Who is Stefan Zweig and How Was He an Inspiration on “The Grand Budapest Hotel”?


At the end of Wes Anderson’s The Grand Budapest Hotel there’s a credit that reads “Inspired by the Writings of Stefan Zweig.”

A globally popular writer in his day, Zweig was an exile, fleeing his homeland, Austria, after Hitler took power. He lived for his remaining years in England, America and finally Brazil, where he commited suicide in 1942.

Wes Anderson was introduced to Zweig’s work only six or seven years before The Grand Budapest Hotel, when he stumbled upon his novel, Beware of Pity. Soon after, Anderson pored through all of his books, as well as others that dealt with war-torn years of 20th century Europe, and it wasn’t long before Anderson was channeling his work into a script.

Structurally, The Grand Budapest Hotel is similar to Zweig’s stories, “nesting stories within stories and confessional revelations of deep secrets within secrets.” We see this at the very beginning, when we’re first introduced to a deceased writer by a young admirer visiting his grave. Suddenly, we’re thrust into the past, with the author (played by Tom Wikinson) alive and well and directly addressing the audience. We then jump even further into the past as the author recounts his trip to the Grand Budapest Hotel - there, he meets a mysterious man who launches into his own story, and once more we’re driven further into history, guided by a new storyteller.

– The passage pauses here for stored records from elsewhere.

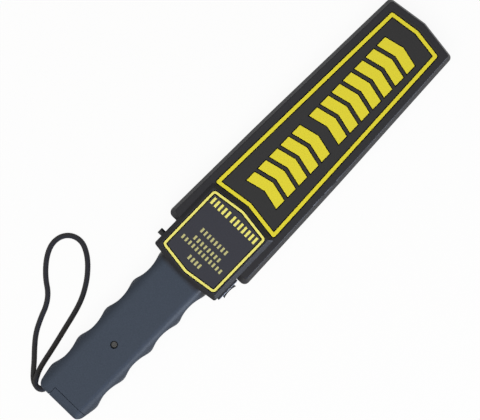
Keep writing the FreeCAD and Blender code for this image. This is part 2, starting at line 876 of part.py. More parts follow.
def rear_housing():
    """The rear half: rebate for the tongue, bosses, posts, buzzer ring, motor saddle and sound holes."""
    shell, outer, cavity = housing_shell(REAR, rear_seam_z)
    rebate_z = parting_z - tongue_height - slip_fit
    shell = shell.cut(plan_prism(wall - tongue_thickness - slip_fit, rebate_z, parting_z + overrun))
    bosses = [rod(x, y, 0, boss_outer / 2, rear_seam_z) for x, y in case_screw_places()]
    bosses += [rod(x, y, 0, coil_post_radius, former_low_z) for x, y in coil_post_places()]
    bosses += [rod(x, y, 0, board_boss_outer / 2, board_low_z) for x, y in board_screw_places()]
    ring_inner = buzzer_radius + slip_fit
    bosses.append(ring(0, buzzer_y, 0, ring_inner + buzzer_ring_wall, ring_inner, wall + buzzer_ring_height))
    ribs = battery_ribs(cavity, 0, rebate_z)
    shell = shell.fuse([group(bosses).common(outer), ribs, battery_neck(), motor_saddle(cavity)])
    cuts = shared_cuts() + [grip_slab(end_y, cover_top_y + wall, rear_seam_z, block_thickness)]
    for x, y in case_screw_places():
        cuts.append(rod(x, y, screw_tip_z - slip_fit, screw_shank / 2 + close_fit, block_thickness))
    for x, y in board_screw_places():
        pilot_z = board_top_z - board_screw_length - slip_fit
        cuts.append(rod(x, y, pilot_z, board_screw_shank / 2 + close_fit, block_thickness))
    for x, y in sound_hole_places():
        cuts.append(rod(x, y, -overrun, sound_hole_radius, wall + 2 * overrun))
    cuts.append(rear_label_outline(-slip_fit, -overrun, label_recess))
    return shell.cut(cuts).removeSplitter()


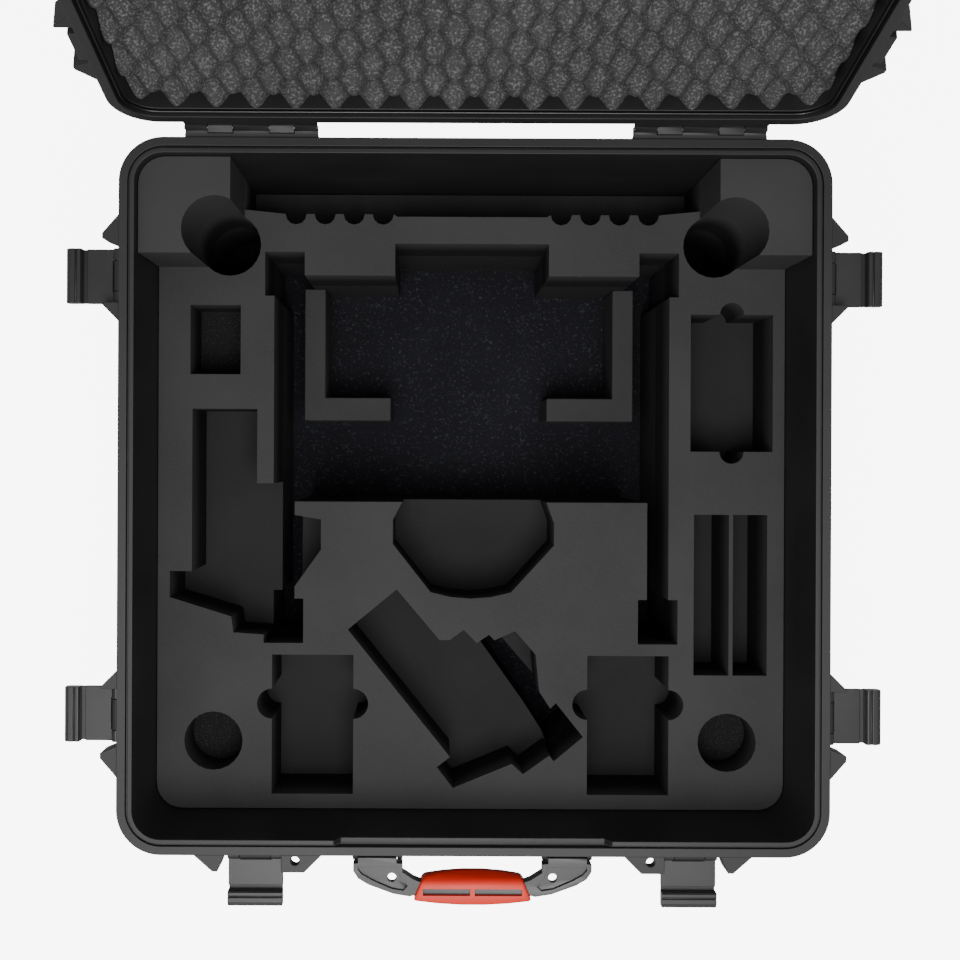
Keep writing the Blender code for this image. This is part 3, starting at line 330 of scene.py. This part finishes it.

As Anderson described it to the Telegraph, ”[it’s] such an effective way to set the stage, to set a mood. It creates this kind of a ‘gather around’ feeling.”

Anderson has also identified Beware of Pity and The Post Office Girl as direct sources for some of the film’s material, but the film is particularly reminiscent of Zweig’s autobiography The World of Yesterday, which was written as the Nazis rose to power. In an interview with NPR, biographer George Prochnik aruged that it was critical “to realize how deeply [Zweig] identified himself with Europe. Zweig’s overwhelming objective was the creation, preservation and proclamation of the Europe that was already inside him. When Zweig began to feel that the Europe that he had known was gone for good, he lost a lot of his motivation to keep going ...This Europe that was so invested in aesthetics, in beauty, in civilized tolerance was very much gone by the time of his suicide. But he knew that, in letting that dream go, he was going to be also relinquishing his hold on the will to live.” This melancholy sense of nostalgia, in what was lost in Vienna after the end of World War I, is what The Grand Budapest Hotel seems all about.

Zweig himself would inform several characters in the film, including Zero Moustafa (played by Tony Revolori and F. Murray Abraham) who is also an exile, forced out of his country under similar circumstances. But Anderson more or less translates his impressions of Zweig the writer and Zweig in real life into two separate figures: the “author” (played by Tom Wilkinson and Jude Law) and M. Gustave (played by Ralph Fiennes). As he told Prochnik, “One thing that struck me, after I had read a few of Zweig’s books, is that what I began to learn about him personally was quite different from what I felt I understood about him from his voice as a writer. So much of his work is written from the point of view of someone who’s quite innocent and is entering into kind of darker territories, and I always felt that Zweig himself was a more reserved person who was exploring things in his work that he was drawn to but that weren’t his own experiences. In fact, the truth seems to be completely the opposite. He seems to be somebody who more or less tried everything along the way.”